As soon as Silva entered the hotel on fight week, he knew he wasn’t welcome there. Murray wasn’t just a typical MMA bad boy, and his conviction to 25 years in jail for the largest cash robbery in British history proved it few years later. At the Wembley Conference Centre, less than 30 miles away from the O2 Arena where "The Spider" faces Bisping in the main event of UFC Fight Night 84, the Brazilian proved he had cold blood.
"Lee Murray was the man for Cage Rage, like (Conor) McGregor is today," said MMA veteran Vitor Ribeiro, who cornered Silva in that fight. They never trained together prior to that week, but "Shaolin" was in London for some seminars and "The Spider" needed a jiu-jitsu coach in his corner. "Everything was against Anderson."

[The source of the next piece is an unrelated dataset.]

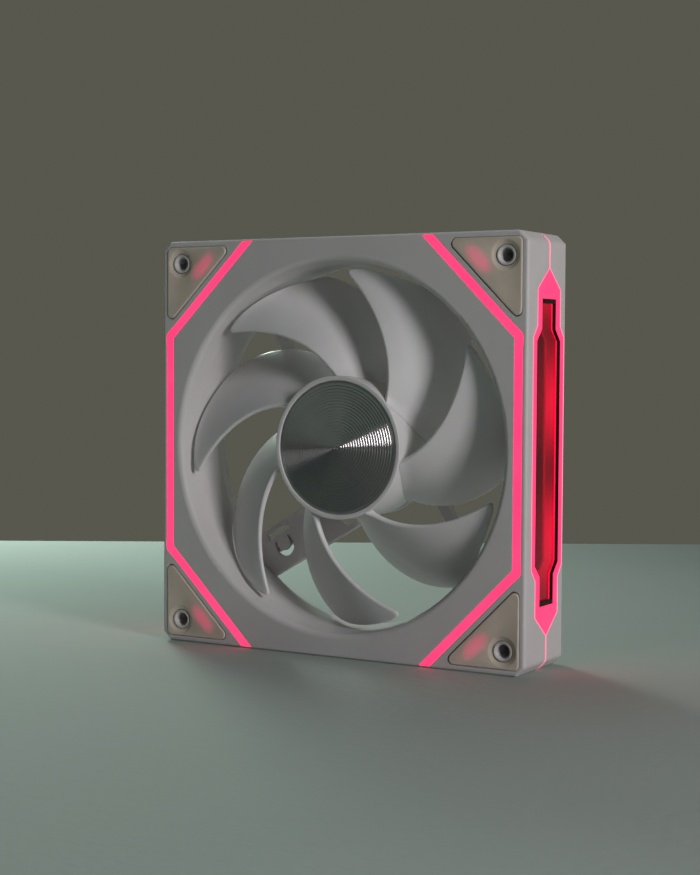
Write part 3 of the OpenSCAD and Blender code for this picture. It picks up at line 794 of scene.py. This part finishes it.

Twenty four hours before the fight, Silva and Murray came face to face at the weigh-ins. They had to be separated in a chaotic scene. Murray was surrounded by his friends in London, and Silva didn’t show any emotion whatsoever despite his opponent’s history.
"There was this heavy environment around Murray," Ribeiro said. "One thing is to be respected because you’re really good at fighting, but being feared is different. You think like, ‘man, if I beat this guy here, away from my country, he can get 100 guys and shut down the hotel. His guys are at the stands, thugs everywhere’.
"Being in England and feeling that kind of environment is complicated. You see the thugs, the promoter supporting it, or doing nothing about it, that makes you worry about it, but thank God nothing happened outside the cage. If he was a mafia guy or not, if he was arrested after that, it didn’t affect the fight."
Silva’s entourage includes more than a dozen people today, including fellow UFC fighters and MMA veterans, but it wasn’t the case back then. When Murray and his friends started teasing him after the weigh-ins, mentioning Murray’s knockout win over Silva’s teammate Jose Landi-Jons the year before, the Brazilian only had a few friends around him.
"It was complicated," said Ribeiro. "Anderson had a name already, but he didn’t have the status he has today, this staff. If it happened today and his team got into a fight, Anderson would have 15 or 20 guys with him. He brings 15 guys with him for fights today. Anderson only had two guys with him that time. If they got into a fight there, it would be complicated."
They never got into it, saving that animosity for fight night. Battling for the vacant Cage Rage title, Silva proved to be the better fighter. Silva rocked his opponent with a head kick in his first attack, then knocked him down with a right hand in the third round. After Silva was announced the champion via unanimous decision, Murray limped out of the cage, a courtesy of Silva’s with vicious leg kicks.
"Anderson started strong, but I was worried because they wanted him to lose," said Ribeiro. "Even if he dominated the rounds, they could still give Lee Murray the win. But it was a massacre."
After that night, Silva’s and Murray’s careers took different paths. Murray is currently incarcerated in a Moroccan prison, while the Brazilian looks to work his way up to the UFC title he held for years. Silva once again returns to London to fight a Brit, but Bisping’s constant verbal attacks aren’t close to what he lived in the city 12 years before.
"It’s not my first time as the villain," Silva recently told TV show Passando a Guarda about his return to London. "It’s like that story, you die as a hero or live enough to be the villain. I’m going there to do my job and I hope people enjoy it."